-- BEGIN --
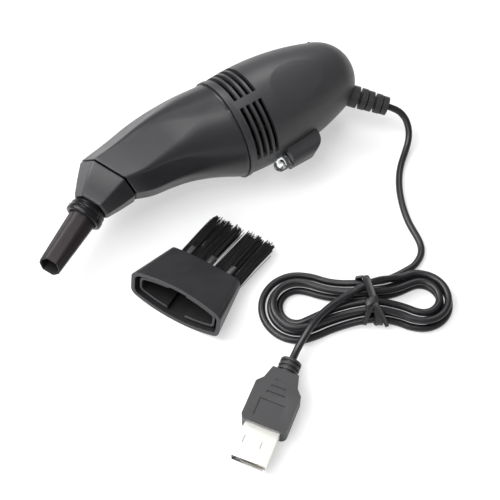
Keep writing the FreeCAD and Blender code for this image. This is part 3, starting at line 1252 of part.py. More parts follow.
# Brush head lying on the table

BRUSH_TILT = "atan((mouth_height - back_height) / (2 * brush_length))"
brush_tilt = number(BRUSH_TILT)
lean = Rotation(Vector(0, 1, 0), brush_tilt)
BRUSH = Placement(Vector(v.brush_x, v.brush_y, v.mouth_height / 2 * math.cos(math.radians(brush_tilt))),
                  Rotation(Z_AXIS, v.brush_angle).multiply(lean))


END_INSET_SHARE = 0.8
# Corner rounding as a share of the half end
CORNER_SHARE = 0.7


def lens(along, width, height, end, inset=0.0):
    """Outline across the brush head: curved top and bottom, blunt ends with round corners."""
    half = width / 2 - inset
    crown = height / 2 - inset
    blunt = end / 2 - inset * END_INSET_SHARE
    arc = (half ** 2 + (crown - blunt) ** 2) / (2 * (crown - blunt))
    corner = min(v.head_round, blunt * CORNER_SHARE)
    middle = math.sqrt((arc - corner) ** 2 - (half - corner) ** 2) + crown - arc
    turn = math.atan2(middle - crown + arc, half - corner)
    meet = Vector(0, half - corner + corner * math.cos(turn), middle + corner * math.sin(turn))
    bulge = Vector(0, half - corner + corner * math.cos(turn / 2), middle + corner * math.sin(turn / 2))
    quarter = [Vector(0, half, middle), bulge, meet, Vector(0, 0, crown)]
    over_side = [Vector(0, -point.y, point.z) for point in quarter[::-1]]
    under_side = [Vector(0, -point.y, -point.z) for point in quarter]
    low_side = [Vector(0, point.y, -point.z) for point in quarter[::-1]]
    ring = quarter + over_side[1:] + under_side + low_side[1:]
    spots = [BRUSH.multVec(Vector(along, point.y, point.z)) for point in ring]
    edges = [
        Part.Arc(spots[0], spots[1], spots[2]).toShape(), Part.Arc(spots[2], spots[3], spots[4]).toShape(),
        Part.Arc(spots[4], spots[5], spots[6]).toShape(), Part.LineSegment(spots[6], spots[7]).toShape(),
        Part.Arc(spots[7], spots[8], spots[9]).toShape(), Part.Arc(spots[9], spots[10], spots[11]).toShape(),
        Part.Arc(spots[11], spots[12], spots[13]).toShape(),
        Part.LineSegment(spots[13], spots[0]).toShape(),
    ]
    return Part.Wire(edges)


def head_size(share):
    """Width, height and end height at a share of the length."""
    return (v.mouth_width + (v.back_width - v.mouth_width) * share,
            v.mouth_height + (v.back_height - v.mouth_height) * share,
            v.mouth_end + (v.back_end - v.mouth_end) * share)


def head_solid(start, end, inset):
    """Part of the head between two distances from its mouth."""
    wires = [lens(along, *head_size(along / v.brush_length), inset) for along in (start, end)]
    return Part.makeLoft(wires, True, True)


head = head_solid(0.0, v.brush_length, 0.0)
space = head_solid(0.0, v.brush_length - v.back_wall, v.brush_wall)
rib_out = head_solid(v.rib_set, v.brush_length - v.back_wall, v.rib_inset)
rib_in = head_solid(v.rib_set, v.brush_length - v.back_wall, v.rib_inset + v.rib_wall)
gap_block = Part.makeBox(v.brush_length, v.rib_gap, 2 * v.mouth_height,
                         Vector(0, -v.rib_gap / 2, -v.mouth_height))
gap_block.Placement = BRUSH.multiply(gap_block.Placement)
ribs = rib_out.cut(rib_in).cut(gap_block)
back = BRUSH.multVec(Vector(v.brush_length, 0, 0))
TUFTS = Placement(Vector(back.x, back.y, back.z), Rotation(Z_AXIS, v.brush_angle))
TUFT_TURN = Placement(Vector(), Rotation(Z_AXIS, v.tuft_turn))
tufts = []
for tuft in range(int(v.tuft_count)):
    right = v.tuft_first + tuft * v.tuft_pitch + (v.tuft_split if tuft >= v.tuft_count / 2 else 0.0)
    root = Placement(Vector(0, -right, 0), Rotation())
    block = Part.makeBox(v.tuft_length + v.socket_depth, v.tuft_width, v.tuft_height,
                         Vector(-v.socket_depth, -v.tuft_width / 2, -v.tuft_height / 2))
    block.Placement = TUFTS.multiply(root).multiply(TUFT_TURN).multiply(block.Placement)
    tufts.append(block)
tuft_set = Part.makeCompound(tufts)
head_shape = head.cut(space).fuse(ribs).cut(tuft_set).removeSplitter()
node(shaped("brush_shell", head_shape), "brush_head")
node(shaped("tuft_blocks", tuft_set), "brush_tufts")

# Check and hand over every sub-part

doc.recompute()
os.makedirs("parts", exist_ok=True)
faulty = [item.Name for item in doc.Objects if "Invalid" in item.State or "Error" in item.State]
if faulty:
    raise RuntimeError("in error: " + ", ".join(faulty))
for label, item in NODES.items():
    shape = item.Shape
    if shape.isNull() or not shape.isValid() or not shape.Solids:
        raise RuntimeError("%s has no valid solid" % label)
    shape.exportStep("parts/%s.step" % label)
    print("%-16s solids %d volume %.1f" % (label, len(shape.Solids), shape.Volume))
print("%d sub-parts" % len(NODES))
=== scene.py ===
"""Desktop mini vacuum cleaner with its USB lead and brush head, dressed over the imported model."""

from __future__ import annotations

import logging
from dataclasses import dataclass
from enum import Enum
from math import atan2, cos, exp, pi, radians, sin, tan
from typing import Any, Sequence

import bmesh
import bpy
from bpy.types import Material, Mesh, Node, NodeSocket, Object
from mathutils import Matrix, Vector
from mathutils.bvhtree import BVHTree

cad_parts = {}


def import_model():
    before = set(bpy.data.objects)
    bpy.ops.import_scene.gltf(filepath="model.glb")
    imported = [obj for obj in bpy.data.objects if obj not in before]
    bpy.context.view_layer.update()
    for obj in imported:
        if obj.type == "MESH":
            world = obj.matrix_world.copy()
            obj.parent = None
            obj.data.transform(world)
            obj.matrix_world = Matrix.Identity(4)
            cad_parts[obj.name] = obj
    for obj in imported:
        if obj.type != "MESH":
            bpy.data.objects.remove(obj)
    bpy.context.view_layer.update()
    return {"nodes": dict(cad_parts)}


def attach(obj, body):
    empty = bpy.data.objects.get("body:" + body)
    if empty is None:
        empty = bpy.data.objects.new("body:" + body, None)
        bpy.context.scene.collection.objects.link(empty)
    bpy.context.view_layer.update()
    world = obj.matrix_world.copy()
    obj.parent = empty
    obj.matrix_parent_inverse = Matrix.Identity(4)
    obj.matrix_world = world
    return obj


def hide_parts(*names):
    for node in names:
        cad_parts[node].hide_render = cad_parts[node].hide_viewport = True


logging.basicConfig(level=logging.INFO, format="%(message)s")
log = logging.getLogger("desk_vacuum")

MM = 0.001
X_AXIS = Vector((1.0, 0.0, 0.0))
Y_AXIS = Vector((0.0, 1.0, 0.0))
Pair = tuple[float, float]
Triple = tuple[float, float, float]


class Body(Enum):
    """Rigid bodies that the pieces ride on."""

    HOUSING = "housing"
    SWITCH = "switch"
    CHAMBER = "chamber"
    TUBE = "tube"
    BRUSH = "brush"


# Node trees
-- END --
Written exercise:
Exactly repeat the lines from the line with "# Check and hand over every sub-part" to the line with "obj.parent = None", including both, and output nothing else.

Result for this exercise:
# Check and hand over every sub-part

doc.recompute()
os.makedirs("parts", exist_ok=True)
faulty = [item.Name for item in doc.Objects if "Invalid" in item.State or "Error" in item.State]
if faulty:
    raise RuntimeError("in error: " + ", ".join(faulty))
for label, item in NODES.items():
    shape = item.Shape
    if shape.isNull() or not shape.isValid() or not shape.Solids:
        raise RuntimeError("%s has no valid solid" % label)
    shape.exportStep("parts/%s.step" % label)
    print("%-16s solids %d volume %.1f" % (label, len(shape.Solids), shape.Volume))
print("%d sub-parts" % len(NODES))
=== scene.py ===
"""Desktop mini vacuum cleaner with its USB lead and brush head, dressed over the imported model."""

from __future__ import annotations

import logging
from dataclasses import dataclass
from enum import Enum
from math import atan2, cos, exp, pi, radians, sin, tan
from typing import Any, Sequence

import bmesh
import bpy
from bpy.types import Material, Mesh, Node, NodeSocket, Object
from mathutils import Matrix, Vector
from mathutils.bvhtree import BVHTree

cad_parts = {}


def import_model():
    before = set(bpy.data.objects)
    bpy.ops.import_scene.gltf(filepath="model.glb")
    imported = [obj for obj in bpy.data.objects if obj not in before]
    bpy.context.view_layer.update()
    for obj in imported:
        if obj.type == "MESH":
            world = obj.matrix_world.copy()
            obj.parent = None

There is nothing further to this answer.